One of the things I noticed as I got older, is that for any number of reasons, lots of people wind up spending 40 hours a week doing something other than what they hoped and dreamed they would be doing.

And they tend to not enjoy talking that much about it when they're off the clock.

People will tell you about what they do, but lots of people aren't interested in answering follow up questions, or making conversation about their job flow very smoothly; often the conversation gets stilted pretty quickly.


Yes. It depends on delivery, but it can come across very snobby when class differences may be involved. I've noticed when talking to 'upper class' people they often lead with asking about occupation, as if they're trying to guess how much money I make, or trying to figure out if I'm 'worth knowing' in their estimation. Reading too much into it? Maybe, but I'm sure some other people feel the same way if I do.

I make a point to never ask, unless it's a work scenario (conference/meetup). Besides, there's usually something more interesting to talk about.


Shame about bluntly discussing salary is one of the greatest tricks the rich have played on the poor.


Salary is irrelevant to it. We're talking about how it's uncomfortable and generally not advisable to say "well I own a canoe that's painted up for duck hunting" when everyone else it talking about their yachts. It's a class thing, not a money thing.


> generally not advisable to say "well I own a canoe that's painted up for duck hunting" when everyone else it talking about their yachts

Why? The goal of most social conversations is to find a common thread, and if your commonality with this mustache twirling yacht owning theoretical is that you have a little canoe you enjoy taking duck hunting, then you at least have the beginnings of your thread.

Wealth and it's presence or absence is not indicative of social or moral worth, nor is socializing about "besting" the other person with your knowledge of imported French brandy. You may well talk to the person for five minutes, get through the usual pleasantries, and find you have nothing at all in common and part ways - or you might both settle on talking about small game hunting.


like most social things, it depends heavily on context. if you're a software dev and you start talking shop with another dev, it's probably a safe topic of conversation, unless the person really doesn't want to talk about work after hours.

unfortunately there is a lot of baggage wrapped up in one's occupation (social status, money, etc.). if, as a software dev, you start asking someone who works at a pizza place all kinds of questions about their work, it could be a very different dynamic.

btw, i used to work in a pizza place and i had devised all kinds of strategies to optimize every aspect of my job. i loved when people would give me the opportunity to talk about it, but i know a lot of my coworkers were very unsatisfied with their job and place in the world, and would not be happy to be asked about it by someone who obviously made a lot more money.


Honestly, as a pretty private person, it’s nobody’s business what I do for a living.

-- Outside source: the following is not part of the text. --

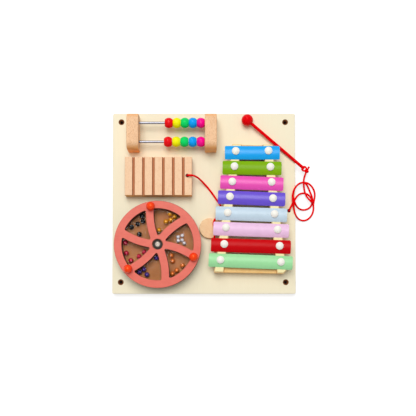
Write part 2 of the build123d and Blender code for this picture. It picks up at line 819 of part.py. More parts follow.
# ---------------------------------------------------------------- xylophone frame
for side, turn in (("left", -1), ("right", 1)):
    outline_points = []
    for y, out in ((rail_top_y, -1), (rail_top_y, 1), (rail_bottom_y, 1), (rail_bottom_y, -1)):
        outline_points.append((turn * (rail_half(y) + out * rail_width / 2), y))
    with BuildPart() as rail:
        with BuildSketch(xylophone_plane.offset(board_top)) as rail_outline:
            Polygon(*outline_points, align=None)
            if turn > 0:
                chamfer(
                    rail_outline.vertices().group_by(Axis.Y)[0].sort_by(Axis.X)[-1],
                    rail_end_chamfer,
                )
        extrude(amount=rail_height)
        with Locations(*[(x, y, screw_sunk) for x, y in rail_screw_places]):
            add(board_screw, mode=Mode.SUBTRACT)
    rail.part.label = f"xylophone_{side}_rail"

    felt_points = []
    for y, out in (
        (rail_top_y - felt_short, -1),
        (rail_top_y - felt_short, 1),
        (rail_bottom_y + felt_short, 1),
        (rail_bottom_y + felt_short, -1),
    ):
        felt_points.append((turn * (rail_half(y) + out * felt_width / 2), y))
    with BuildPart() as felt:
        with BuildSketch(xylophone_plane.offset(board_top + rail_height)):
            Polygon(*felt_points, align=None)
            if turn > 0:
                with Locations(
                    (rail_half(rail_bottom_y) + rail_width / 2, rail_bottom_y)
                ):
                    Rectangle(
                        2 * rail_end_chamfer,
                        2 * rail_end_chamfer,
                        rotation=45,
                        mode=Mode.SUBTRACT,
                    )
        extrude(amount=felt_thickness)
    felt.part.label = f"xylophone_{side}_felt"

    for piece in (rail, felt):
        with piece:
            with Locations(*pin_places):
                Cylinder(
                    pin_radius + pin_clearance,
                    pin_length,
                    align=(Align.CENTER, Align.CENTER, Align.MIN),
                    mode=Mode.SUBTRACT,
                )
    export_step(rail.part, f"parts/xylophone_{side}_rail.step")
    export_step(felt.part, f"parts/xylophone_{side}_felt.step")

# Two crosspieces close the frame between the rails, lower than the felt.
for end, near_y, far_y in (
    ("top", rail_top_y, rail_top_y - cross_depth),
    ("bottom", rail_bottom_y, rail_bottom_y + cross_depth),
):
    cross_points = []
    for y, out in ((near_y, -1), (near_y, 1), (far_y, 1), (far_y, -1)):
        cross_points.append((out * (rail_half(y) - rail_width / 2 - cross_gap), y))
    with BuildPart() as crosspiece:
        with BuildSketch(xylophone_plane.offset(board_top)):
            Polygon(*cross_points, align=None)
        extrude(amount=cross_height)
        fillet(crosspiece.faces().sort_by(Axis.Z)[-1].edges().filter_by(GeomType.LINE), cross_edge)
    crosspiece.part.label = f"xylophone_{end}_crosspiece"
    export_step(crosspiece.part, f"parts/xylophone_{end}_crosspiece.step")

# ---------------------------------------------------------------- tone bars
# Each bar is a strip of sheet metal bent to an arc, with its two long edges on the felt.
bend_radius = (bar_arch**2 + (bar_width / 2) ** 2) / (2 * bar_arch)
inner_half_width = sqrt((bend_radius - bar_metal) ** 2 - (bend_radius - bar_arch) ** 2)
for index, (name, turn, slip) in enumerate(zip(bar_names, bar_turns, bar_slips)):
    bar_length = shortest_bar + index * bar_step
    middle = xylophone_plane.from_local_coords((0, bar_ys[index] + slip, felt_top))
    bar_angle = radians(xylophone_turn + turn)
    along = Vector(cos(bar_angle), sin(bar_angle), 0)
    across = Vector(-sin(bar_angle), cos(bar_angle), 0)
    with BuildPart() as tone_bar:
        with BuildSketch(Plane(origin=middle, x_dir=across, z_dir=along)):
            with BuildLine():
                outside = ThreePointArc((-bar_width / 2, 0), (0, bar_arch), (bar_width / 2, 0))
                inside = ThreePointArc(
                    (-inner_half_width, 0), (0, bar_arch - bar_metal), (inner_half_width, 0)
                )
                Line(outside @ 0, inside @ 0)
                Line(outside @ 1, inside @ 1)
            make_face()
        extrude(amount=bar_length / 2, both=True)
        with BuildSketch(Plane(origin=middle, x_dir=along, z_dir=(0, 0, 1))):
            RectangleRounded(bar_length, bar_width, bar_corner)
        extrude(amount=bar_arch, mode=Mode.INTERSECT)
        with Locations(*pin_spots(index, crown_z)):
            Hole(bar_hole_radius)
    tone_bar.part.label = name
    export_step(tone_bar.part, f"parts/{name}.step")

# Each bar hangs on two nails that pass through domed caps and the felt into the rails.
with BuildPart() as bar_pins:
    with Locations(*pin_places):
        Cylinder(pin_radius, pin_length, align=(Align.CENTER, Align.CENTER, Align.MIN))
bar_pins.part.label = "bar_pins"
export_step(bar_pins.part, "parts/bar_pins.step")

# The cap is a turned dome with a blind bore for the nail.
cap_bore = pin_radius + pin_clearance
dome_height = cap_height - cap_rim
dome_radius = (cap_radius**2 + dome_height**2) / (2 * dome_height)
dome_start = degrees(asin((dome_radius - dome_height) / dome_radius))
with BuildPart() as pin_cap:
    with BuildSketch(Plane.XZ):
        with BuildLine():
            dome = CenterArc((0, cap_height - dome_radius), dome_radius, dome_start, 90 - dome_start)
            Polyline(
                dome @ 1,
                (0, cap_height - cap_wall),
                (cap_bore, cap_height - cap_wall),
                (cap_bore, 0),
                (cap_radius, 0),
                dome @ 0,
            )
        make_face()
    revolve(axis=Axis.Z)
with BuildPart() as bar_caps:
    with Locations(*[spot for index in range(bar_count) for spot in pin_spots(index, cap_z)]):
        add(pin_cap.part)
bar_caps.part.label = "bar_caps"
export_step(bar_caps.part, "parts/bar_caps.step")

# ---------------------------------------------------------------- mallet
stick_plane = Plane(origin=head_point, z_dir=stick_direction)
stick_start = mallet_head_radius - stick_embedded
stick_length = (eye_point - head_point).length
with BuildPart() as mallet_head:
    with Locations(head_point):
        Sphere(mallet_head_radius)
    with BuildSketch(stick_plane.offset(stick_start)):
        Circle(stick_radius)
    extrude(amount=2 * mallet_head_radius, mode=Mode.SUBTRACT)
mallet_head.part.label = "mallet_head"
export_step(mallet_head.part, "parts/mallet_head.step")

with BuildPart() as mallet_stick:
    with BuildSketch(stick_plane.offset(stick_start)):
        Circle(stick_radius)
    extrude(amount=stick_length + eye_to_tip - stick_start)
    fillet(
        mallet_stick.edges().filter_by(GeomType.CIRCLE).sort_by(Axis.X)[-1], stick_end_round
    )
    with Locations(eye_plane.location * Location((0, 0, 0), (90, 0, 0))):
        Cylinder(eye_hole_radius, 4 * stick_radius, mode=Mode.SUBTRACT)
    # The mouths of the eye are eased where the cord turns out of it.
    with Locations(eye_plane.location * Location((eye_loop_ahead, 0, 0))):
        Torus(eye_loop_radius, cord_radius + eye_clearance, mode=Mode.SUBTRACT)
mallet_stick.part.label = "mallet_stick"
export_step(mallet_stick.part, "parts/mallet_stick.step")

with BuildPart() as mallet_eye_knot:
    with Locations(eye_plane.location * Location((eye_loop_ahead, 0, 0))):
        Torus(eye_loop_radius, cord_radius)
    with Locations(Location(eye_knot_centre)):
        Sphere(eye_knot_radius)
    split(bisect_by=eye_seat, keep=Keep.TOP)
    with BuildSketch(Plane(origin=eye_knot_centre, z_dir=eye_tail)):
        Circle(cord_radius)
    extrude(amount=Vector(*eye_tail).length)
mallet_eye_knot.part.label = "mallet_eye_knot"
export_step(mallet_eye_knot.part, "parts/mallet_eye_knot.step")
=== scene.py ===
import json
from math import cos, pi, radians, sin

import bmesh
import bpy
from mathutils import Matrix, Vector


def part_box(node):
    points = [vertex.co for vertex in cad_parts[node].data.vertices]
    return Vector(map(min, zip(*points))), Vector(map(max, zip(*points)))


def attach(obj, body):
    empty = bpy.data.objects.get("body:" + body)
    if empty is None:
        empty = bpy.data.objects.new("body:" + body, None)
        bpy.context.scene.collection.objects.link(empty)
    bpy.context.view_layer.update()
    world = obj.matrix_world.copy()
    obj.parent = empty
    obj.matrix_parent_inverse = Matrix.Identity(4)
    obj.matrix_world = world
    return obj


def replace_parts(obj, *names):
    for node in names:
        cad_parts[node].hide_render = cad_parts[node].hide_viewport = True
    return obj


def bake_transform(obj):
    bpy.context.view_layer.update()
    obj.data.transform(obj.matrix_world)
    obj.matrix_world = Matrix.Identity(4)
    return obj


# A wooden busy board for small hands: a cream plywood panel that carries a bead abacus,
# a ribbed scraper with its disc, a turning rain wheel and an eight bar xylophone with a
# mallet on a cord. Lengths are metres, in the frame of the solids.

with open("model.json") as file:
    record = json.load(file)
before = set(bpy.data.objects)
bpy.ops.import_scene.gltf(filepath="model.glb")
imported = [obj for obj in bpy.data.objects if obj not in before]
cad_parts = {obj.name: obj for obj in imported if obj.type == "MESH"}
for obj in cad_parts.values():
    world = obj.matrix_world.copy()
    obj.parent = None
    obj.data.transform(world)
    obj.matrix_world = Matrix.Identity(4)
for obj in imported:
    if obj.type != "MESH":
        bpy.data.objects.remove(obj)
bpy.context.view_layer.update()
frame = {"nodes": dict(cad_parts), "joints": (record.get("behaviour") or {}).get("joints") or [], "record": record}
nodes = frame["nodes"]

# ---------------------------------------------------------------- studio
# The board lies on its back on a white floor. A broad soft lamp and a small one hang beyond
# its upper edge, a little to the left, and the white room fills the shadows. The camera hangs
# over the lower edge.
camera_place = (0.0, -0.1415, 1.112)
camera_tilt = radians(1.983)
camera_lens = 58.155
camera_shift = (0.0096, 0.14)
lamps = {
    "broad_lamp": ((-0.35, 1.65, 4.8), 3.4, 176.0),
    "small_lamp": ((-1.1, 3.2, 3.3), 1.0, 17.0),
}
room_light = 0.34
floor_size = 6.0
floor_drop = 0.0002
floor_grey = 0.45
floor_glow = 0.68
# Near black floor colour under the board: painted shade.
floor_painted_shade = 0.04
shelter_inset = 0.0005
board_shelter = [edge - shelter_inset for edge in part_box("base_board")[1].xy]


def feed(socket, value):
    """Sets a shader socket to a value, or links it to the socket that the value comes from."""
    if isinstance(value, bpy.types.NodeSocket):
        socket.id_data.links.new(value, socket)
    else:
        socket.default_value = value


def brush(tree, kind, sockets=None, **settings):
    """One shader node, its settings and what goes into its sockets: a value or another socket."""
    made = tree.nodes.new(kind)
    for name, value in settings.items():
        setattr(made, name, value)
    for name, value in (sockets or {}).items():
        feed(made.inputs[name], value)
    return made


def work_out(tree, operation, first, second=0.0):
    """Result of one sum on two sockets or numbers."""
    return brush(tree, "ShaderNodeMath", {0: first, 1: second}, operation=operation).outputs[0]


def rest_of(tree, share):
    """What a share from 0 to 1 leaves over."""
    return work_out(tree, "SUBTRACT", 1.0, share)


def seen_directly(tree):
    """1 for what the camera, a gloss or a pane shows, and 0 for light on its way to a surface."""
    rays = brush(tree, "ShaderNodeLightPath").outputs
    shown = work_out(tree, "MAXIMUM", rays["Is Camera Ray"], rays["Is Glossy Ray"])
    return work_out(tree, "MAXIMUM", shown, rays["Is Transmission Ray"])


def place_in_scene(thing):
    """Puts a new object into the scene."""
    bpy.context.scene.collection.objects.link(thing)
    return thing


camera = place_in_scene(bpy.data.objects.new("camera", bpy.data.cameras.new("camera")))
camera.location = camera_place
camera.rotation_euler = (camera_tilt, 0, 0)
camera.data.lens = camera_lens
camera.data.shift_x, camera.data.shift_y = camera_shift
bpy.context.scene.camera = camera
bpy.context.scene.view_settings.view_transform = "Standard"

for name, (place, size, power) in lamps.items():
    lamp = place_in_scene(bpy.data.objects.new(name, bpy.data.lights.new(name, "AREA")))
    lamp.data.shape = "DISK"
    lamp.data.size = size
    lamp.data.energy = power
    lamp.location = place
    lamp.rotation_euler = Vector(place).to_track_quat("Z", "Y").to_euler()

room = bpy.data.worlds.new("white_room")
bpy.context.scene.world = room
room.use_nodes = True
room_tree = room.node_tree
room_seen = seen_directly(room_tree)
room_strength = work_out(
    room_tree, "ADD", work_out(room_tree, "MULTIPLY", room_seen, 1 - room_light), room_light
)
room_sky = room_tree.nodes["Background"].inputs
feed(room_sky["Color"], (1, 1, 1, 1))
feed(room_sky["Strength"], room_strength)

floor_sheet = bmesh.new()
bmesh.ops.create_grid(floor_sheet, x_segments=1, y_segments=1, size=floor_size / 2)
floor = place_in_scene(bpy.data.objects.new("floor", bpy.data.meshes.new("floor")))
floor_sheet.to_mesh(floor.data)
floor_sheet.free()
floor.location.z = -floor_drop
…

If they ask I just say “exotic dancer.” I get a laugh to break ice, and we can move on to a different topic cleanly.


Seriously. The answers "minimal contact, creative work, talking to animal people, being transformed into an animal person" only work at specific kinds of parties. Definitely not the ones full of people with healthy families, ordinary jobs, common hobbies, and normal dreams.


Family here should mean your immediate situation, eg if you're a bachelor, if you have 16 sons, or live with a bunch of friends in a haunted mansion.

And you know, be proud of who you are. Some people spend 40 hours a week as a blood elf archer.